RE: Omitting Location and Transforms from SignedInfo

Hi Jim,

> <John>
> Are you saying that it's not that important that we sign the
> actual data
> that a person using a private key actually wanted to sign???
> </John>

Yes and No.  I agree that it is important to sign the data, however signing
a digest of the data, and thus signing the original data indirectly, is not
a problem.  If you look at CMS, given that most people include authenticated
attribute, you never actually sign the data.  You sign the digest of the
data and the authenticated attributes.

<John>
Yikes!
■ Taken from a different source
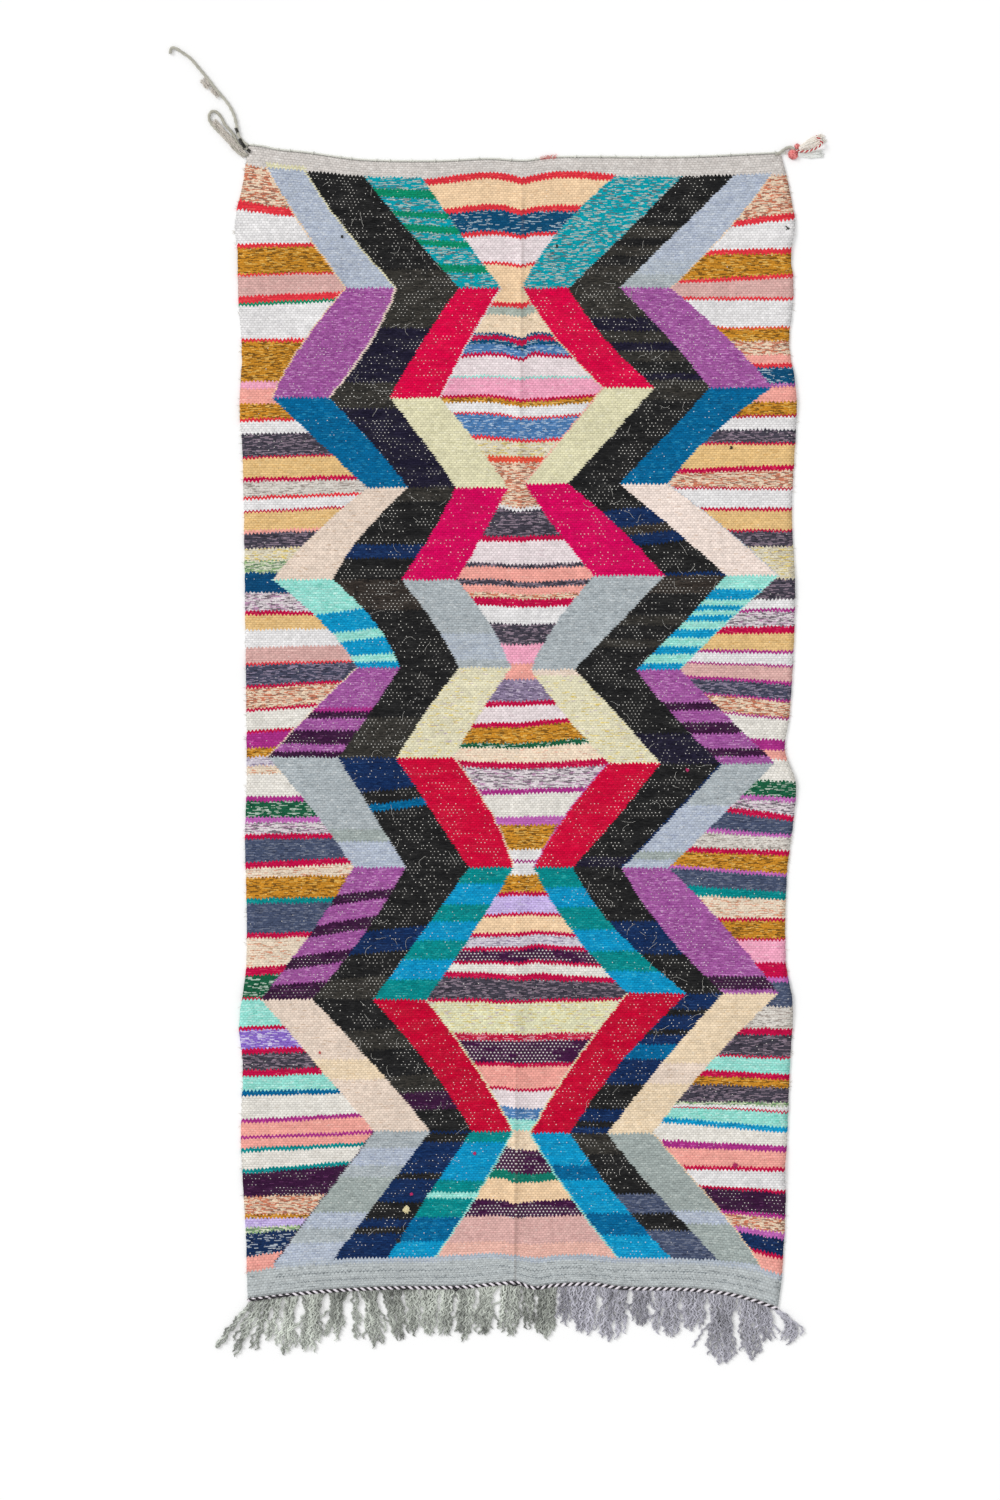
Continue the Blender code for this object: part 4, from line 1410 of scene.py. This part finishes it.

Validating the digest of a resource is not enough.  If the resource
changes, the signature should break.
</John>

As my previous mail has stated.  Location is a hint for where the document
is.  It is not the be-all and end-all for locating the document.  If the
application wants to enforce that this is the only location -- that is fine.
If the application wants to say that the data is someplace else -- that is
fine.  The fact that you update the document at a URL location will not
allow you to repudiate the fact that you signed the document.  I can cache
the document locally and take that copy into court when attempting to
enforce your signature.

<John>
It's not a hint right now!  How is core behavior, independent of
application-specific behavior, going to validate a given signature if it
does not know how to dereference a location.  It cannot depend on
application specific caching mechanisms.